October 16th, 2012 · 14 Comments

As my Globe story today says, the project at public hearing tonight from Wall Financial represents the city’s new solution to creating social housing.

Wall Financial is proposing a building at 955 East Hastings that consists of two floors of industrial space in the old Alex Gair building, and 352 condos, of which 70 will be turned over to the city.

Vancouver used to demand that developers reserve 20 per cent of their land for social housing in mega-projects, with the idea that money from provincial and federal housing budgets would provide the construction dollars for whatever building eventually went up. That money has disappeared. The feds ended their funding of basic social housing in 1994. The province is now concentrating only on social housing for people with the most serious disabilities. It has put money into Downtown Eastside residential hotels and 14 new buildings around the city. There’s no more for low-cost housing for just regular people who happen to not earn very much money.
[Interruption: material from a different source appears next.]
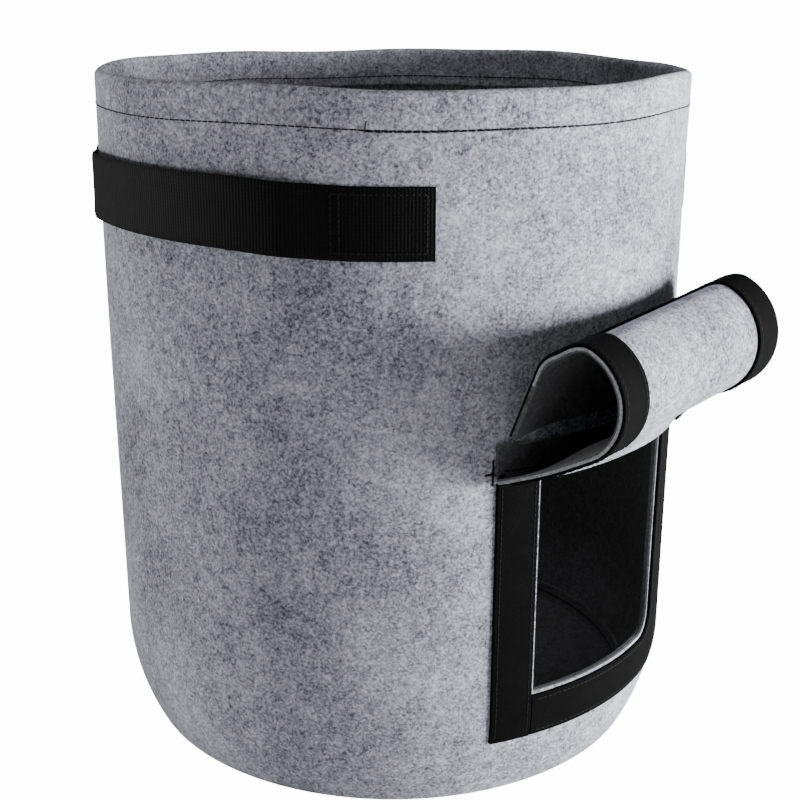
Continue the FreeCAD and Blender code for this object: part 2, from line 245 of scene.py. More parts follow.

The city is now focused on trying to extract units from developers as the benefit in various new projects in order to build up the pool of housing stock that can be rented out, some with a deep subsidy (so renting at welfare rates), a shallow subsidy (for working people who don’t have very high incomes) and at market rates. That’s the model that used to be used for social housing in all buildings, until the recent focus on only the poorest of the poor by the province.

That means less money available for other things the city used to use its cut of developer profits for. But the Vision council has decided this is the priority for the moment.

As I write, it’s 9:30 p.m. on Sept. 16 and the hearing on this project hasn’t started yet. There’s a raft of speakers set to speak, but I can’t imagine we’ll see council get through many of them tonight. So decision to come much later.